-- Written exercise --
Repeat every line below exactly, word for word.

-- Information provided --

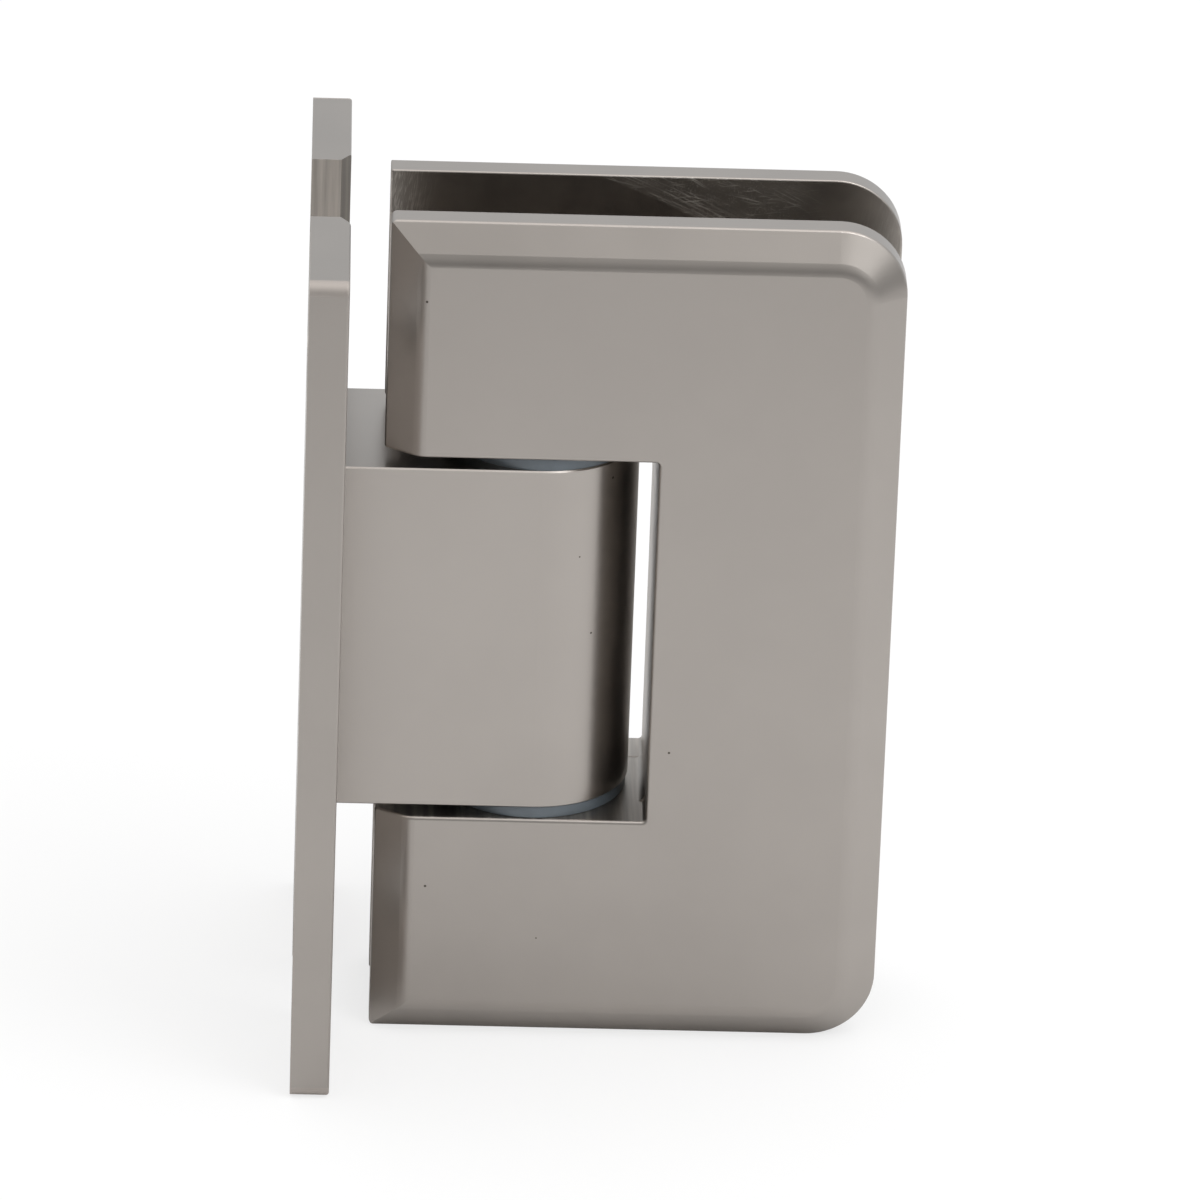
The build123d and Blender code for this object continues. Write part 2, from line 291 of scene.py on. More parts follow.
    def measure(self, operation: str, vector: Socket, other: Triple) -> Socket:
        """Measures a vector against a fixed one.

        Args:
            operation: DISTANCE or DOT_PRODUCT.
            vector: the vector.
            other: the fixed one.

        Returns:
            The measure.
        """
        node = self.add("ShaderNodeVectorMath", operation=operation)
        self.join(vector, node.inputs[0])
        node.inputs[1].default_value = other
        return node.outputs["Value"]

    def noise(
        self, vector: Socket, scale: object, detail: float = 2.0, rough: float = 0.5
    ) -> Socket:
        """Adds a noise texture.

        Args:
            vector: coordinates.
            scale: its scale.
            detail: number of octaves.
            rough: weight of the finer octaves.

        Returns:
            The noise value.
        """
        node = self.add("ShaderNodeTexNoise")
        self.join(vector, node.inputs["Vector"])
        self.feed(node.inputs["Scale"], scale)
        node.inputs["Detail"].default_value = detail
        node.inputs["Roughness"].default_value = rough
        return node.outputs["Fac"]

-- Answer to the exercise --
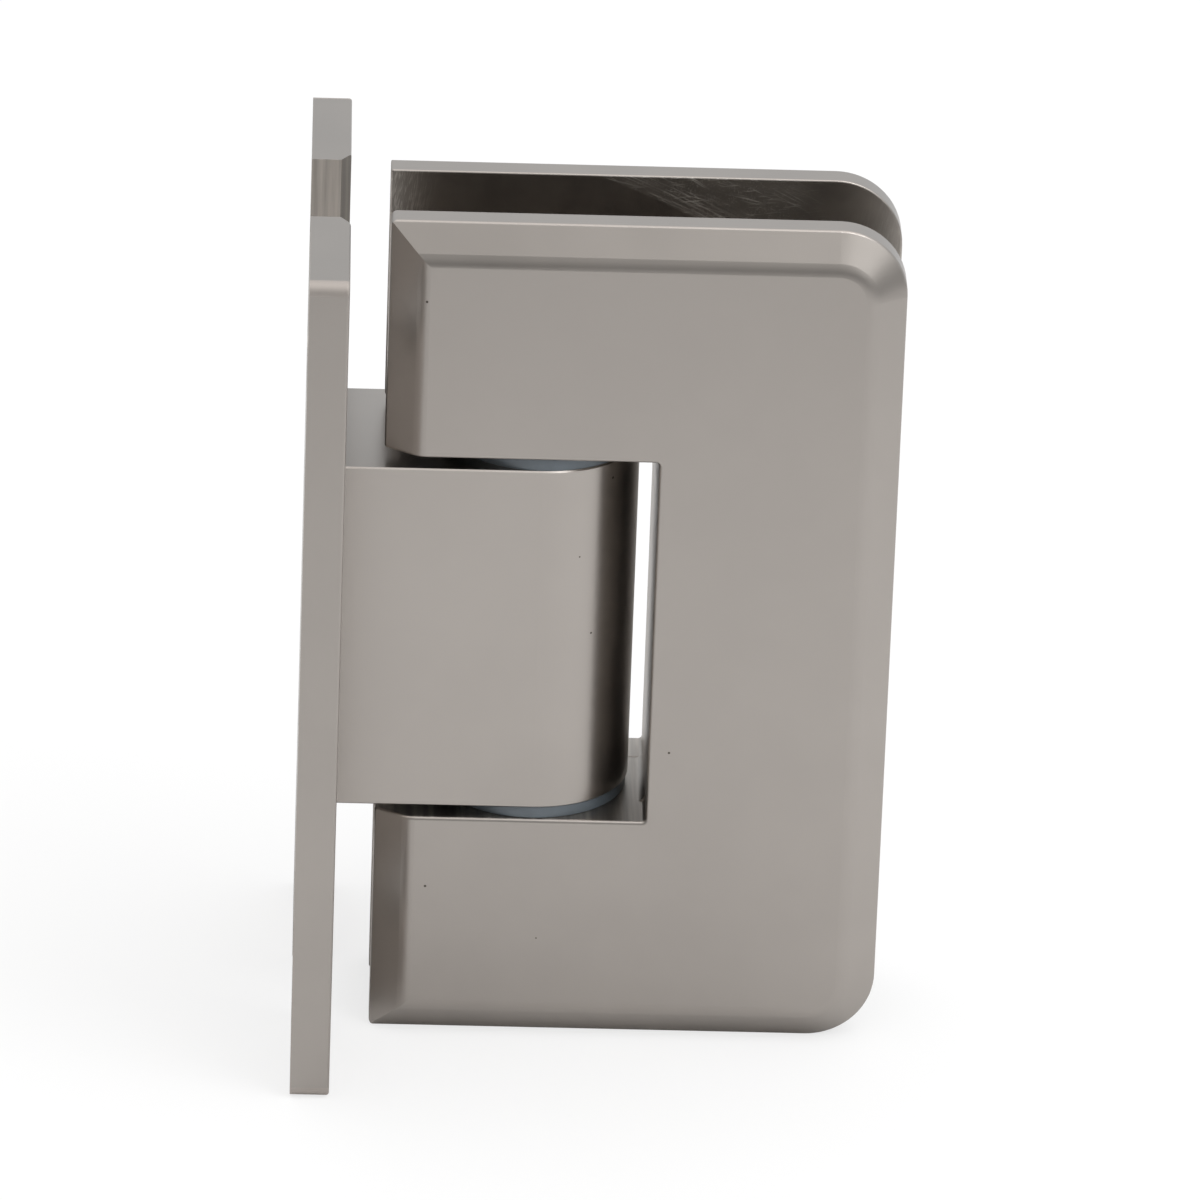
The build123d and Blender code for this object continues. Write part 2, from line 291 of scene.py on. More parts follow.
    def measure(self, operation: str, vector: Socket, other: Triple) -> Socket:
        """Measures a vector against a fixed one.

        Args:
            operation: DISTANCE or DOT_PRODUCT.
            vector: the vector.
            other: the fixed one.

        Returns:
            The measure.
        """
        node = self.add("ShaderNodeVectorMath", operation=operation)
        self.join(vector, node.inputs[0])
        node.inputs[1].default_value = other
        return node.outputs["Value"]

    def noise(
        self, vector: Socket, scale: object, detail: float = 2.0, rough: float = 0.5
    ) -> Socket:
        """Adds a noise texture.

        Args:
            vector: coordinates.
            scale: its scale.
            detail: number of octaves.
            rough: weight of the finer octaves.

        Returns:
            The noise value.
        """
        node = self.add("ShaderNodeTexNoise")
        self.join(vector, node.inputs["Vector"])
        self.feed(node.inputs["Scale"], scale)
        node.inputs["Detail"].default_value = detail
        node.inputs["Roughness"].default_value = rough
        return node.outputs["Fac"]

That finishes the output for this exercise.